I'm pretty sleepy. I couldn't get to sleep until after 2:30 for some reason even though I went to bed around 12:30. It's probably worry about everything, maybe a bit of it was being sad/upset at myself for not doing school stuff that I needed to. I just couldn't focus at all. It took about 4 hours to do 1 hour of project because I kept having fun and milling around with other things.

After work I'll pop by and get my monitor from the not-sis. She said she was actually going to suggest that since they will be out doing stuff more often and don't use it all that often.

I'm not really looking forward to class tonight. I'm so tired of class and working and looking for jobs and trying to balance life on no budget. I just gotta keep doing it until I'm out of this bad place though. There is nothing else I can do.

I won't get a chance to see the car dealer until Wednesday. I've only got a bit over a one hour window after work before I have to be at school, so I'll barely have any time to do anything. I actually don't really know what I'll do for dinner. There won't be any time to do something before school.

Guess that's it for today; sleepy and kinda sad, but happy that I'll be getting my monitor back.

Day 658 - 4/20 - Mixed day

Today was a mixed day. I was happy that I got to play my games some of the day - I got to set up my Wii and play for the first time in two years - but I'm still sad about many things. I started the day by looking for jobs but couldn't find any. Those that I was almost qualified for I lacked experience (mostly one year or more of a specific type of experience.) I'm so behind on so many school projects I had to force myself to try and do some. It took quite a long time to find the motivation and focus, but I managed to get through the two that I needed to do for tomorrow. I'll have to try and get caught up on the like four or so that I still owe for last semester's class on Friday and Sunday at work. Those will be the easiest times to motivate, as that is not time I could spend doing other things. I also got a shift for Saturday, so I can do some then too.
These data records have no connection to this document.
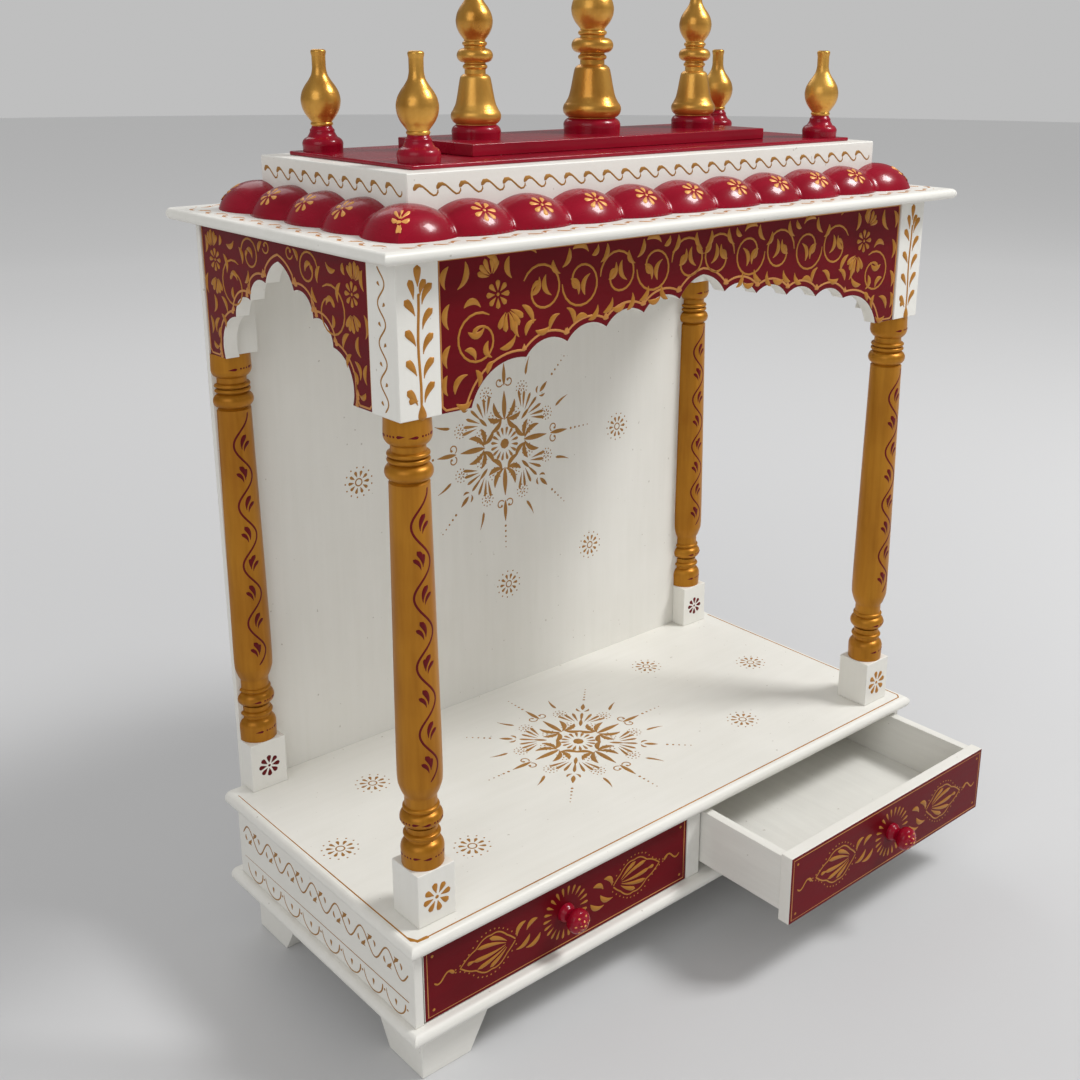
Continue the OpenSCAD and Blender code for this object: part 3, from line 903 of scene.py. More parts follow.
@dataclass
class Drawer:
    """One drawer: its box, its painted front and its knob."""

    hand: Hand
    border: float = 3.0
    knob_radius: float = 10.5
    knob_length: float = 24.0

    @property
    def body(self) -> str:
        """The body that the drawer moves with."""
        return f"{self.hand.name.lower()}_drawer"

    def build(self) -> None:
        """Builds the box, the front and the knob."""
        front_plane = (Space.of(f"{self.body}_front").low.y + 0.1) * MM
        inside = INSIDE_WHITE.material(Grain.DEEP)
        for part in ("sides", "bottom"):
            eased_board(f"{self.body}_{part}", self.body, inside)
        eased_board(f"{self.body}_back", self.body, INSIDE_WHITE.material(Grain.ACROSS))
        eased_board(f"{self.body}_front", self.body, WHITE.material(Grain.ACROSS), 0.8,
                    MAROON.material(Grain.ACROSS),
                    lambda face: face.normal.y < -0.9 and face.calc_center_median().y < front_plane)
        self.build_knob()

    def knob_profile(self) -> Profile:
        """The knob's outline, from the drawer front outwards."""
        r, l = self.knob_radius, self.knob_length
        made = Profile()
        made.curve((0, 0.78 * r), (0.1 * l, 0.74 * r), (0.24 * l, 0.54 * r), (0.36 * l, 0.6 * r),
                   (0.46 * l, 0.78 * r))
        made.curve((0.38 * l, 0.60 * r), (0.46 * l, 0.88 * r), (0.6 * l, r), (0.76 * l, 0.94 * r),
                   (0.86 * l, 0.72 * r), (0.9 * l, 0.4 * r), (0.905 * l, 0.2))
        return made.bead(0.46 * r, 0.88 * l, 0.12 * l)

    def build_knob(self) -> None:
        """Builds the knob and the dots on its end."""
        front = Space.of(f"{self.body}_front")
        centre = Vector((front.middle.x, front.low.y, front.middle.z))
        bm = self.knob_profile().spin(0, 0.995 * self.knob_length, 40)
        stand = Matrix.Translation(centre * MM) @ Matrix.Rotation(math.radians(90), 4, "X")
        bmesh.ops.transform(bm, matrix=stand, verts=bm.verts)
        knob = finish_piece(bm, f"{self.body}_knob_turning", self.body,
                            [CRIMSON.material(Grain.UP)], 40)
        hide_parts(f"{self.body}_knob")
        dots = Pattern()
        dots.dots(6, 7.2, 1.0)
        dots.dot(0j, 1.1)
        dots.dots(5, 3.6, 0.9, 20)
        end = TurnedEnd(centre, self.knob_profile(), self.knob_length)
        dots.paint(f"{self.body}_knob_dots", end, self.body, "drawer_red_paint", PEACH_GOLD.material(), 0.5)

    def paisley(self) -> Pattern:
        """A scalloped leaf with drops inside and dots round it; its tip is at the origin and points left."""
        made = Pattern()
        length, half, outside = 54.0, 15.5, 4.8
        for side in (1, -1):
            outline = []
            for i in range(49):
                t = i / 48
                swell = math.sin(math.pi * min(t ** 1.25, 1)) * half
                scallop = 1.9 * abs(math.sin(3.5 * math.pi * t)) * (1 - 0.5 * t)
                outline.append(complex(length * t, side * (swell + scallop)))
            made.line(outline, 1.25)
            for i in range(15):
                t = i / 14
                swell = math.sin(math.pi * min(t ** 1.25, 1)) * half + outside
                rise = side * swell * min(1, 0.25 + 2.2 * t)
                made.dot(complex(length * t * 1.02 - 4 * (1 - t), rise), 0.75)
        for lean, reach in ((0, 34), (17, 31), (-17, 31), (37, 22), (-37, 22)):
            way = turn(180 - lean)
            made.drop(length * 0.86 + way * reach, length * 0.92 + way * 5, 4.0,
                      0.05 * (1 if lean > 0 else -1))
        made.drop(7 + 0j, 15 + 0j, 3.4)
        return made

    def dress(self) -> None:
        """Paints the front's border, its sunburst, leaves and paisleys."""
        front = Space.of(f"{self.body}_front")
        ground = Face(Vector((front.middle.x, front.low.y, front.middle.z)), X, Z)
        half_x, half_y = front.size.x / 2 - self.border, front.size.z / 2 - self.border
        lines = Pattern()
        corners = [complex(-half_x, -half_y), complex(half_x, -half_y), complex(half_x, half_y),
                   complex(-half_x, half_y)]
        for a, b in zip(corners, corners[1:] + corners[:1]):
            lines.line([a, (a + b) / 2, b], 0.9)
        lines.paint(f"{self.body}_border", ground, self.body, "drawer_red_paint", PALE_GOLD.material(),
                    LINE_RISE)
        drawn = Pattern()
        for corner in corners:
            inwards = complex(math.copysign(5, corner.real), math.copysign(5, corner.imag))
            drawn.dot(corner - inwards, 1.3)
        drawn.ring(22, 15.5, 24, 2.5)
        half = Pattern()
        half.add(self.paisley(), -107 + 0j)
        half.leaf(-30 + 9j, -41 + 3j, 4.6, -0.2)
        half.leaf(-42 + 12j, -51 + 2j, 4.6, -0.25)
        half.leaf(-27 - 6j, -42 - 13j, 4.6, 0.2)
        half.leaf(-38 - 2j, -52 - 10j, 4.6, 0.2)
        half.line([complex(-131 + 1.5 * i, 3.4 * math.sin(i * 0.5 + 3.4)) for i in range(13)], 1.5, 2.0)
        drawn.add(half.mirrored())
        drawn.paint(f"{self.body}_figures", ground, self.body, "drawer_red_paint", RAISED_GOLD.material(),
                    LINE_RISE)


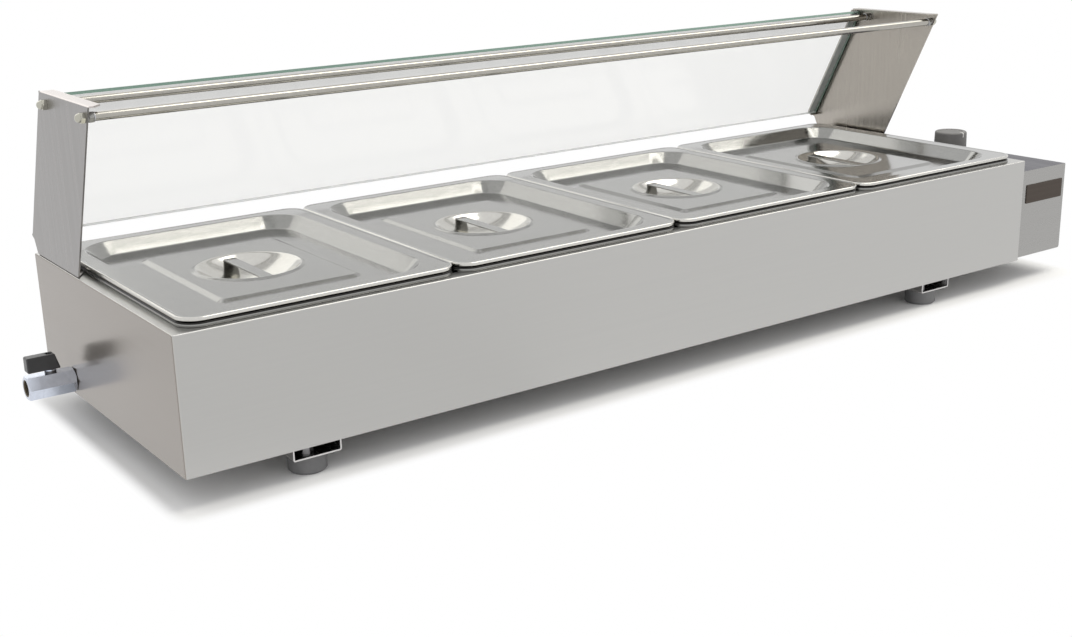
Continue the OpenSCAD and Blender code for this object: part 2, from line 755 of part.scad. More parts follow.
module bulb_clips() {
  t = 0.8;
  z = tank_floor_z - tank_t;
  color(steel) for (x = [bulb_x + bulb_l * 0.2, bulb_x + bulb_l * 0.75]) difference() {
    union() {
      bar_x(x, x + 10, pan_y, bulb_z, bulb_d + 2 * hole_gap + 2 * t);
      translate([x, pan_y - bulb_d, z - t]) cube([10, 2 * bulb_d, t]);
    }
    bar_x(x - 1, x + 11, pan_y, bulb_z, bulb_d + 0.1);
    translate([x - 1, pan_y - bulb_d / 2, bulb_z]) cube([12, bulb_d, bulb_d]);
    translate([x - 1, pan_y - 2 * bulb_d, z]) cube([12, 4 * bulb_d, bulb_d]);
  }
}

// Electrical pieces in the control box

block_x = body_l + 30;
block_y = body_d - 90;
block_w = 20;
block_l = 36;
block_h = 16;
block_z = box_base_z + box_t;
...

I think though that most of my lack of motivation comes from the fact that I'm just not having fun anymore in classes. (And I never see the point in having a class if the students don't find learning the material fun.) Back in the day there was very little busy work outside of class, and it was about learning and exploring new things. Projects were fun, light, and interesting. This semester, and really for the past several, it's like the classes are boring, the busy work is boring, tedious, and difficult for me to do (in terms of access, schedule, or resources), but most of all this time around I have something due every week in both classes. That means I'm spending between three and six hours per class doing something every week that I don't find interesting or within my normal routine. I know it sounds like I'm just complaining, but if I'm not enjoying it, if it doesn't seem to be gaining me anything, if it isn't interesting, and if it is causing me stress and worry... well, that's not something you normally want to continue if you have any kind of choice. If I saw any way into a career path that I'd enjoy by taking other classes or again redirecting myself I would, but at this point I just don't know what to do anymore. Days like today I look at jobs and either find nothing at all or ones that require experience that I just don't have and can't get until someone lets me into the field.

Each day I'm settling back a bit more into my regular life; I can play my games again, I can eat normally again, I'm starting to remember things I can eat and what to buy next time I go to the store; getting more regular in terms of sleeping times, showering times, and play times. Yet there is still so much I'm blocked or prevented from doing, so many things I feel forced to do because there is a tiny chance it may allow me to move forward, but can't help and think that the steps so far have done nothing to help me.

I continue to be hopeful about the future, yet find myself at the end of yet another week wondering if the chaos will ever settle.